Data entries:
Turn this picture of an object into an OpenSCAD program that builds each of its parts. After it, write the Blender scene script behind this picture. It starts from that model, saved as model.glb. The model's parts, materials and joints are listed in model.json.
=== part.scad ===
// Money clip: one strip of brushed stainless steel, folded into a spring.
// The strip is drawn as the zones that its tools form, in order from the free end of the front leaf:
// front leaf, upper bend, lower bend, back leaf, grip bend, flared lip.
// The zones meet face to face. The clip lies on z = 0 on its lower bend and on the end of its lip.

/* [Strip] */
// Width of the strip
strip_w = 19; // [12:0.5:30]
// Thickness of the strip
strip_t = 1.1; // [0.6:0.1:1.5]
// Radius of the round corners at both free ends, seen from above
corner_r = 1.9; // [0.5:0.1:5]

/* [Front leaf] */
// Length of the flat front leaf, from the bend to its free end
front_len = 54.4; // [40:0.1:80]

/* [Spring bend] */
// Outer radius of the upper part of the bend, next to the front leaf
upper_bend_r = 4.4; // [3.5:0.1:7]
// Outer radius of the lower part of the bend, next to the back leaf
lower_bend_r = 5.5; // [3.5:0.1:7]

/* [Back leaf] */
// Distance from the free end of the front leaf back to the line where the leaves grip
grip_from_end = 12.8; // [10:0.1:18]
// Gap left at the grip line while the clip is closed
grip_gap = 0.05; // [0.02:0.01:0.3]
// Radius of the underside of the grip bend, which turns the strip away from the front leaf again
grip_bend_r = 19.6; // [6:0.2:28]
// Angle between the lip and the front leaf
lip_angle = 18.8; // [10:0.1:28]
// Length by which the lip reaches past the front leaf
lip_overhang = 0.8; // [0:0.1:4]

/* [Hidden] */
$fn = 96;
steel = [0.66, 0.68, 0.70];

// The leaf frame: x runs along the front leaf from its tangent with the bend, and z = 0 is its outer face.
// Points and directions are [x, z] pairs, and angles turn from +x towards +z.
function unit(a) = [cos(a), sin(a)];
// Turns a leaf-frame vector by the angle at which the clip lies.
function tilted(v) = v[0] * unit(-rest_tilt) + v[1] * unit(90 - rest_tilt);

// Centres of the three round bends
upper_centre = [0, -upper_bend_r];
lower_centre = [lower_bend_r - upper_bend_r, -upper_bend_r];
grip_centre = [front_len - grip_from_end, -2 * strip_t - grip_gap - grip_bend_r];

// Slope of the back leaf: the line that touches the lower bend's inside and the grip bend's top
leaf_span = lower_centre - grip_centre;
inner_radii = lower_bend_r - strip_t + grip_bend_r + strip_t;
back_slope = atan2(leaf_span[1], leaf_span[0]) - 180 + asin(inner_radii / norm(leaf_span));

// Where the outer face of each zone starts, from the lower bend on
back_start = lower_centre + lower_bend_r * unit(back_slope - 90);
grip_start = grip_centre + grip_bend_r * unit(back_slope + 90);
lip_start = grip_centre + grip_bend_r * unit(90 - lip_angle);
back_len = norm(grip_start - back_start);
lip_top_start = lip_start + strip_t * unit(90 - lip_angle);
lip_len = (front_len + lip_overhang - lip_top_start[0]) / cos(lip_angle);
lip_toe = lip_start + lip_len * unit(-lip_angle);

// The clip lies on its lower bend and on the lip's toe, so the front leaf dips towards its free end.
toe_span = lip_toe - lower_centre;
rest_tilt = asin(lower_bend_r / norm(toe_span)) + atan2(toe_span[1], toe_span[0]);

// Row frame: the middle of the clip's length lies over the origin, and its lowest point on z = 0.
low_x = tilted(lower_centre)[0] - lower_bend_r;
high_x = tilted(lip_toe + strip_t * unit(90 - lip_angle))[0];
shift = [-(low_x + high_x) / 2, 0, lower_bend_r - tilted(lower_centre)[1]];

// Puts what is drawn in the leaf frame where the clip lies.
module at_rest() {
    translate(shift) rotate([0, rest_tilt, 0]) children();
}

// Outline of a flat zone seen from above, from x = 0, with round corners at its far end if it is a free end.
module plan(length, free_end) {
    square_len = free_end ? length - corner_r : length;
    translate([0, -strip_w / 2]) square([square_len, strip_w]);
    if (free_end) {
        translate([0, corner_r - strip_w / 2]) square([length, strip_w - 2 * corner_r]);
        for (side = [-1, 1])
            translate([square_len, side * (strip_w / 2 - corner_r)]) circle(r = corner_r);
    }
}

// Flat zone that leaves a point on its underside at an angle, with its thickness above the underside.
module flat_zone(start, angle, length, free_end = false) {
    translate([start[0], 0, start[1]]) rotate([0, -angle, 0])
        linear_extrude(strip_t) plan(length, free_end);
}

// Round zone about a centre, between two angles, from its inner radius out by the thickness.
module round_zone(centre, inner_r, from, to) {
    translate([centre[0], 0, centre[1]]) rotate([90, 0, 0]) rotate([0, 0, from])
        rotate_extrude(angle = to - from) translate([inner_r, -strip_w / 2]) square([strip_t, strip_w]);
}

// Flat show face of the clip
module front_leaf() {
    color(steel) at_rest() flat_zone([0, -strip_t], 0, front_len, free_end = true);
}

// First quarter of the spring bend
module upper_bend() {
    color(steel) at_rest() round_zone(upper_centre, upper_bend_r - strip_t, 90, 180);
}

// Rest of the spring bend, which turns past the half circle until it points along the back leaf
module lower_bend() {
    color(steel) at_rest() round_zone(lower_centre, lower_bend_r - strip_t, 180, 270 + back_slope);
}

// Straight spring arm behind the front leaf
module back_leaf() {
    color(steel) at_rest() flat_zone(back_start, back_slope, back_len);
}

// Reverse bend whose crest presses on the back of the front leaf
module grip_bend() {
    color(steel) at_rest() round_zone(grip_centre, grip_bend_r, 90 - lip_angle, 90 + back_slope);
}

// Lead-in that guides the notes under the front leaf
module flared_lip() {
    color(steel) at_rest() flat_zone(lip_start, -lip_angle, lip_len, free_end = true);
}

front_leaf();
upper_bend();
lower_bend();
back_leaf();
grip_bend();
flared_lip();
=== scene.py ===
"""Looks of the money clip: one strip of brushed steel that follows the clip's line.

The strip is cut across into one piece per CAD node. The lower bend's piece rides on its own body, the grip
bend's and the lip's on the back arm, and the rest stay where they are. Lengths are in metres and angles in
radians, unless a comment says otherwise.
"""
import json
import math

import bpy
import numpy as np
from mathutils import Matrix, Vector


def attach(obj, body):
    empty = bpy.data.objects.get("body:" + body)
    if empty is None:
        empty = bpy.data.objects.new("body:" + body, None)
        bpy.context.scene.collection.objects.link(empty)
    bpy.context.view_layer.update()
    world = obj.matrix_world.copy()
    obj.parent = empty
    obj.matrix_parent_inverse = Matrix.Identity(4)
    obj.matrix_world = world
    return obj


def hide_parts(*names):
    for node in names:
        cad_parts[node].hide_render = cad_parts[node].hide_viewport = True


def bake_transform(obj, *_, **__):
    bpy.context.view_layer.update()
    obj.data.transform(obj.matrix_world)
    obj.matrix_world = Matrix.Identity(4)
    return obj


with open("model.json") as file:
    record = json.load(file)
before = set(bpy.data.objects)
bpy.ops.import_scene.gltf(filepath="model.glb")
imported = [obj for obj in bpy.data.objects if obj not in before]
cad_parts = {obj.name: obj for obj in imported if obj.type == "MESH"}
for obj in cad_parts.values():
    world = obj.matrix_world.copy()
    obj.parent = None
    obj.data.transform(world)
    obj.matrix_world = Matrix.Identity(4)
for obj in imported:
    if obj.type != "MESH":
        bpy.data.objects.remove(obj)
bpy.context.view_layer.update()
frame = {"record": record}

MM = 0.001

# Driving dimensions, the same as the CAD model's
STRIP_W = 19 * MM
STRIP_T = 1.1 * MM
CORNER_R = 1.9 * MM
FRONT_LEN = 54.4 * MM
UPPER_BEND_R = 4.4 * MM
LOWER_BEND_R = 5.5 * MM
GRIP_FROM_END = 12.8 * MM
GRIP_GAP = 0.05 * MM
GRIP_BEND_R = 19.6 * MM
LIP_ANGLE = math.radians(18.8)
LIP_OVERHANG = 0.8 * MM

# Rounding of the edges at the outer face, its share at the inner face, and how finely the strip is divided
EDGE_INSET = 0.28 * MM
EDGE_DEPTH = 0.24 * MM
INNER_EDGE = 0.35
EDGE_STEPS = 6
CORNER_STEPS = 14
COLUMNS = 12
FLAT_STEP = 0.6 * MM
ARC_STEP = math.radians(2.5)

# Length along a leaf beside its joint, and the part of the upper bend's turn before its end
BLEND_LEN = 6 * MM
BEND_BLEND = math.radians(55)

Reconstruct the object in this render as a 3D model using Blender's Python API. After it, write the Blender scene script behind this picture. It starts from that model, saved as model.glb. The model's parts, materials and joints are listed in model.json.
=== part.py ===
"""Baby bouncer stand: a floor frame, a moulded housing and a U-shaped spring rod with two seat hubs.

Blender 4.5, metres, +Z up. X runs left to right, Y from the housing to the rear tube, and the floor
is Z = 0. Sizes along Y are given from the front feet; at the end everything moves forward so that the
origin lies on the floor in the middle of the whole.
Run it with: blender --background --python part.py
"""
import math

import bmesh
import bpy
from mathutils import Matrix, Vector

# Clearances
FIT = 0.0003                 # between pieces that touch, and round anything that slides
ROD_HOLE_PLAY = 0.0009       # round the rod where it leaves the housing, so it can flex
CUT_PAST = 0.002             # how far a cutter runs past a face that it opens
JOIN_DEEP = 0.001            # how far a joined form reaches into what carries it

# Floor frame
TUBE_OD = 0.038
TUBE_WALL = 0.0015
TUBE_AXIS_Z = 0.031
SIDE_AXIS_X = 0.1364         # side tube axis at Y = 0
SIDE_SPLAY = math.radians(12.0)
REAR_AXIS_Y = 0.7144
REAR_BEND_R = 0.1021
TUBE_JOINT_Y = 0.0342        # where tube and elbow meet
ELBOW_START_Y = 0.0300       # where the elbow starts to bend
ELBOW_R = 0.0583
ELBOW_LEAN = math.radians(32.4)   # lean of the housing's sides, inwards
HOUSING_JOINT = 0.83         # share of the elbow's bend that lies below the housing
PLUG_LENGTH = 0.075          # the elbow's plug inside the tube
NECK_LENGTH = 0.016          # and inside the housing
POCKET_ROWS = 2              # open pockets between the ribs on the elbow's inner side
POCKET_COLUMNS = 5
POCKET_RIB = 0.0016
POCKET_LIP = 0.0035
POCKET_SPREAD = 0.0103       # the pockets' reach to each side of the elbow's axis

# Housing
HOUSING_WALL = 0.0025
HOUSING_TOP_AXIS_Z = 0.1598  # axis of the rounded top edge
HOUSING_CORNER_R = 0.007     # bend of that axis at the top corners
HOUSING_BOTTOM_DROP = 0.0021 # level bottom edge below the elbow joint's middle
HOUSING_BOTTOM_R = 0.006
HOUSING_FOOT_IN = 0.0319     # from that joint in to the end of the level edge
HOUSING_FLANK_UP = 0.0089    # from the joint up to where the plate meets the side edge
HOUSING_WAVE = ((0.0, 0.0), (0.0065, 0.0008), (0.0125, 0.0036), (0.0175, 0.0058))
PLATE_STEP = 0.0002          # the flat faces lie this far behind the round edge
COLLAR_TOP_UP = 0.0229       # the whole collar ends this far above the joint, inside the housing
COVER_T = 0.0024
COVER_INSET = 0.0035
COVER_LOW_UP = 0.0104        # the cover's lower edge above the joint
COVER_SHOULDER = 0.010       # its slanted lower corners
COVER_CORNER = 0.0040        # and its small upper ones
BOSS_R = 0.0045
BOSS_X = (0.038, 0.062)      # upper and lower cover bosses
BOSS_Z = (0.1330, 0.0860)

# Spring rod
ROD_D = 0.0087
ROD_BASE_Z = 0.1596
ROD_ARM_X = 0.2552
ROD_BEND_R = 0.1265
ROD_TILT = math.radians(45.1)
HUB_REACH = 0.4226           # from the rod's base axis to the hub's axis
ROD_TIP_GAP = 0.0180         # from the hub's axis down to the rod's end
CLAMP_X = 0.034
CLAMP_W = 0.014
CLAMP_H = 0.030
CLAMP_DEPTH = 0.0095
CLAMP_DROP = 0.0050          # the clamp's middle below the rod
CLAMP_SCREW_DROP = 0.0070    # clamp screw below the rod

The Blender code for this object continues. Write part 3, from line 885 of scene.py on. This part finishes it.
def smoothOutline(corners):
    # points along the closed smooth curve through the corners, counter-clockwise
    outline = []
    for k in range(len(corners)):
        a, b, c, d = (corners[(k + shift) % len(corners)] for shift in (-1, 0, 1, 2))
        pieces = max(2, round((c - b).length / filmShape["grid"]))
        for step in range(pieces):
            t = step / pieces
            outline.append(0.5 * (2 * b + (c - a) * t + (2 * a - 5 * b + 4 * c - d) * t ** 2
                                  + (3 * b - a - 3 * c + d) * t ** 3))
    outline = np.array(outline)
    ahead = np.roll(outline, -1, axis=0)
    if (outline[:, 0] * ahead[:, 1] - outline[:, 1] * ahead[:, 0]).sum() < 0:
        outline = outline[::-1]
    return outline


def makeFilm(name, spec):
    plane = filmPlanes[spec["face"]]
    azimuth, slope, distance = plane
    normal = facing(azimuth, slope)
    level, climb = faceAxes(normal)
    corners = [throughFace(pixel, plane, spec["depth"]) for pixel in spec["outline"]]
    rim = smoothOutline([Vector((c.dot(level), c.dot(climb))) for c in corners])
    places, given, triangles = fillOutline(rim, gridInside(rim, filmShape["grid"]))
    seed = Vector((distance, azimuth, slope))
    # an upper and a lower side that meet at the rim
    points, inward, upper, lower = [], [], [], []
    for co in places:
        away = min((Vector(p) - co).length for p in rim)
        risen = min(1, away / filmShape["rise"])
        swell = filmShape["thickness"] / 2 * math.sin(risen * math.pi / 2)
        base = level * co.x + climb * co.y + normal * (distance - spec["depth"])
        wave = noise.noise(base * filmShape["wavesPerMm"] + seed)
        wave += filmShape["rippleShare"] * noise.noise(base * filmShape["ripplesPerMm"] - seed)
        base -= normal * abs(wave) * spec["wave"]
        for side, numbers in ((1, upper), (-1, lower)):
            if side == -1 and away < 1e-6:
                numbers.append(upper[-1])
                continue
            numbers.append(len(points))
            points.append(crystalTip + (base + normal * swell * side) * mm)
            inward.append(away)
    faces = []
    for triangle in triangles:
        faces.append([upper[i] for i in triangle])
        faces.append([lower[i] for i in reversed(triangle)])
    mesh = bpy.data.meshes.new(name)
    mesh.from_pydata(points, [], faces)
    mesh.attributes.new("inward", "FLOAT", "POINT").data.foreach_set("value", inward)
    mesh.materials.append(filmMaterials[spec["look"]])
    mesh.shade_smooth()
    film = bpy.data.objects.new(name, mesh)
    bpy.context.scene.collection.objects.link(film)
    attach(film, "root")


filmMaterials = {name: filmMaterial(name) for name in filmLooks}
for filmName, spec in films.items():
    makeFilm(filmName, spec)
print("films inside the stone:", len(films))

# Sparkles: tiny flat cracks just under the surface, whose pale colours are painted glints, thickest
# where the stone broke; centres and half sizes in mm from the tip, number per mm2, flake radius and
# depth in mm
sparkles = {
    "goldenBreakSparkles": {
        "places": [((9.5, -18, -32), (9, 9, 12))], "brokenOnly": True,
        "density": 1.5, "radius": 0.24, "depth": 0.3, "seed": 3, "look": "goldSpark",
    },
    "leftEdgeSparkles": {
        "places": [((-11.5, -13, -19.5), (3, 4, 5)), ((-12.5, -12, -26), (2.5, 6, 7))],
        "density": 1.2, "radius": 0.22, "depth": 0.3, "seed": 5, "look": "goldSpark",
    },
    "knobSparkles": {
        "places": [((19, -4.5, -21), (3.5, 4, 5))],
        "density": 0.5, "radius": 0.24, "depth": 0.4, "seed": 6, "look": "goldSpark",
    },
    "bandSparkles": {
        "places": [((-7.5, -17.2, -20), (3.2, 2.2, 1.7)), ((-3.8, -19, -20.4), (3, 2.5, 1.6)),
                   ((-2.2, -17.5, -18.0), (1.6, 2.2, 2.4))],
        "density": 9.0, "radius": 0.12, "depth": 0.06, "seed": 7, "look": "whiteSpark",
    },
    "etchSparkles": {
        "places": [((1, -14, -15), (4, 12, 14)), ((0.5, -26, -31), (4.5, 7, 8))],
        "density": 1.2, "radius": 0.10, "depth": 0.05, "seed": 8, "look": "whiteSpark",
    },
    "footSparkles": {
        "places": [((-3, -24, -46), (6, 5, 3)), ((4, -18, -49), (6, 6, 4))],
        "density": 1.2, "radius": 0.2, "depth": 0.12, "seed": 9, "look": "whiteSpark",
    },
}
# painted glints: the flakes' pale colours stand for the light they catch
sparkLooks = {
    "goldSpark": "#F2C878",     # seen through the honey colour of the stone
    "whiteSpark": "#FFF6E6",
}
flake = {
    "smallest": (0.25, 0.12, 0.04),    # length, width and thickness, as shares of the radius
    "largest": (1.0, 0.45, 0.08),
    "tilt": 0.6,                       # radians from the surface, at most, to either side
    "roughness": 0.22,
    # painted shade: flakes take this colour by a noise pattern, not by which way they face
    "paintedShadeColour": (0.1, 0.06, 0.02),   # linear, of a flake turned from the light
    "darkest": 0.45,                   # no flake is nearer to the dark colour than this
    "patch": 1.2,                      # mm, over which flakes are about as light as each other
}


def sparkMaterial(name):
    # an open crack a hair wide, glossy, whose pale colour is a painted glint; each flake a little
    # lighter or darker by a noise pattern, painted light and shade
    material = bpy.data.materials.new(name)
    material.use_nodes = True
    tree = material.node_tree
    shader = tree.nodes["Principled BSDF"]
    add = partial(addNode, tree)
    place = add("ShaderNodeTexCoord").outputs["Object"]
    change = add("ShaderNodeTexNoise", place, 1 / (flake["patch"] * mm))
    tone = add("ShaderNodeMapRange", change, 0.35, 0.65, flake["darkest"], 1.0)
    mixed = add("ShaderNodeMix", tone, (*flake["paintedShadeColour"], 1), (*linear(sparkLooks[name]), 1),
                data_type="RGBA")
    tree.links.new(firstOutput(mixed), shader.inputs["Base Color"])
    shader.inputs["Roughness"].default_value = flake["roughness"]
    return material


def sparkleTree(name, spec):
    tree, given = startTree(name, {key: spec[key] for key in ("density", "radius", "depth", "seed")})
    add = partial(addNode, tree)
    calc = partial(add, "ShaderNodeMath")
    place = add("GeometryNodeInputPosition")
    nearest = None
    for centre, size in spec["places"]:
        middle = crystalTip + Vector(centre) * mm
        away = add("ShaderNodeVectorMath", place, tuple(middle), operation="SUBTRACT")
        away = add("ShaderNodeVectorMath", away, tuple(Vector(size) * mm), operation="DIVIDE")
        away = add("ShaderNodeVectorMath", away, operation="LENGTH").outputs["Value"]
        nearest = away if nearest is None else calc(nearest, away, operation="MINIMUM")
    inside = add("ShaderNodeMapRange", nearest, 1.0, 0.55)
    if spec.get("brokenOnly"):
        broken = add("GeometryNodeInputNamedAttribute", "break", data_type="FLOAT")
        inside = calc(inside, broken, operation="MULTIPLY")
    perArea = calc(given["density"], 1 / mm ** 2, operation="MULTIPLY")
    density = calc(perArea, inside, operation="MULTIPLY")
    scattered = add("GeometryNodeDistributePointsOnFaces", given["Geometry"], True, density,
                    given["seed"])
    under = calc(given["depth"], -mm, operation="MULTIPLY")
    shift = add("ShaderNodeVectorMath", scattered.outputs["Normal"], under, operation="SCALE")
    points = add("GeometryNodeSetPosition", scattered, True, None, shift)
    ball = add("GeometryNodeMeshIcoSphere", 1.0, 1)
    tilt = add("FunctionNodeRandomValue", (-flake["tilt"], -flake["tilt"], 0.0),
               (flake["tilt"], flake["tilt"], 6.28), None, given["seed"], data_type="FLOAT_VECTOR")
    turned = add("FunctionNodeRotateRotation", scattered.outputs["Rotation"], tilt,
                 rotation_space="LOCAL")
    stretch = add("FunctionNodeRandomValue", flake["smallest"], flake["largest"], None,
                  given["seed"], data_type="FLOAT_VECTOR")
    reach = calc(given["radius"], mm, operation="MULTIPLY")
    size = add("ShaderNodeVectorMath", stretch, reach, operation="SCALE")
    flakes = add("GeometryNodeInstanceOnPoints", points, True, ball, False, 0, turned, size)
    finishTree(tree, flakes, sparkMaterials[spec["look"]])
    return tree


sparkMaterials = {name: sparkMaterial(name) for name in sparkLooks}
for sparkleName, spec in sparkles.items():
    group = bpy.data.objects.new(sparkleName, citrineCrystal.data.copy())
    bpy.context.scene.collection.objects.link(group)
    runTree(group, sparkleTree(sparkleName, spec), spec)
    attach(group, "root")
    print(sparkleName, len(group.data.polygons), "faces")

## WHAT THE TASK REQUIRES
The lines to return begin at the first line of the records and end at the line holding "grip_centre = [front_len"; please return them exactly, including both, and nothing beyond.

## THE OUTPUT
Turn this picture of an object into an OpenSCAD program that builds each of its parts. After it, write the Blender scene script behind this picture. It starts from that model, saved as model.glb. The model's parts, materials and joints are listed in model.json.
=== part.scad ===
// Money clip: one strip of brushed stainless steel, folded into a spring.
// The strip is drawn as the zones that its tools form, in order from the free end of the front leaf:
// front leaf, upper bend, lower bend, back leaf, grip bend, flared lip.
// The zones meet face to face. The clip lies on z = 0 on its lower bend and on the end of its lip.

/* [Strip] */
// Width of the strip
strip_w = 19; // [12:0.5:30]
// Thickness of the strip
strip_t = 1.1; // [0.6:0.1:1.5]
// Radius of the round corners at both free ends, seen from above
corner_r = 1.9; // [0.5:0.1:5]

/* [Front leaf] */
// Length of the flat front leaf, from the bend to its free end
front_len = 54.4; // [40:0.1:80]

/* [Spring bend] */
// Outer radius of the upper part of the bend, next to the front leaf
upper_bend_r = 4.4; // [3.5:0.1:7]
// Outer radius of the lower part of the bend, next to the back leaf
lower_bend_r = 5.5; // [3.5:0.1:7]

/* [Back leaf] */
// Distance from the free end of the front leaf back to the line where the leaves grip
grip_from_end = 12.8; // [10:0.1:18]
// Gap left at the grip line while the clip is closed
grip_gap = 0.05; // [0.02:0.01:0.3]
// Radius of the underside of the grip bend, which turns the strip away from the front leaf again
grip_bend_r = 19.6; // [6:0.2:28]
// Angle between the lip and the front leaf
lip_angle = 18.8; // [10:0.1:28]
// Length by which the lip reaches past the front leaf
lip_overhang = 0.8; // [0:0.1:4]

/* [Hidden] */
$fn = 96;
steel = [0.66, 0.68, 0.70];

// The leaf frame: x runs along the front leaf from its tangent with the bend, and z = 0 is its outer face.
// Points and directions are [x, z] pairs, and angles turn from +x towards +z.
function unit(a) = [cos(a), sin(a)];
// Turns a leaf-frame vector by the angle at which the clip lies.
function tilted(v) = v[0] * unit(-rest_tilt) + v[1] * unit(90 - rest_tilt);

// Centres of the three round bends
upper_centre = [0, -upper_bend_r];
lower_centre = [lower_bend_r - upper_bend_r, -upper_bend_r];
grip_centre = [front_len - grip_from_end, -2 * strip_t - grip_gap - grip_bend_r];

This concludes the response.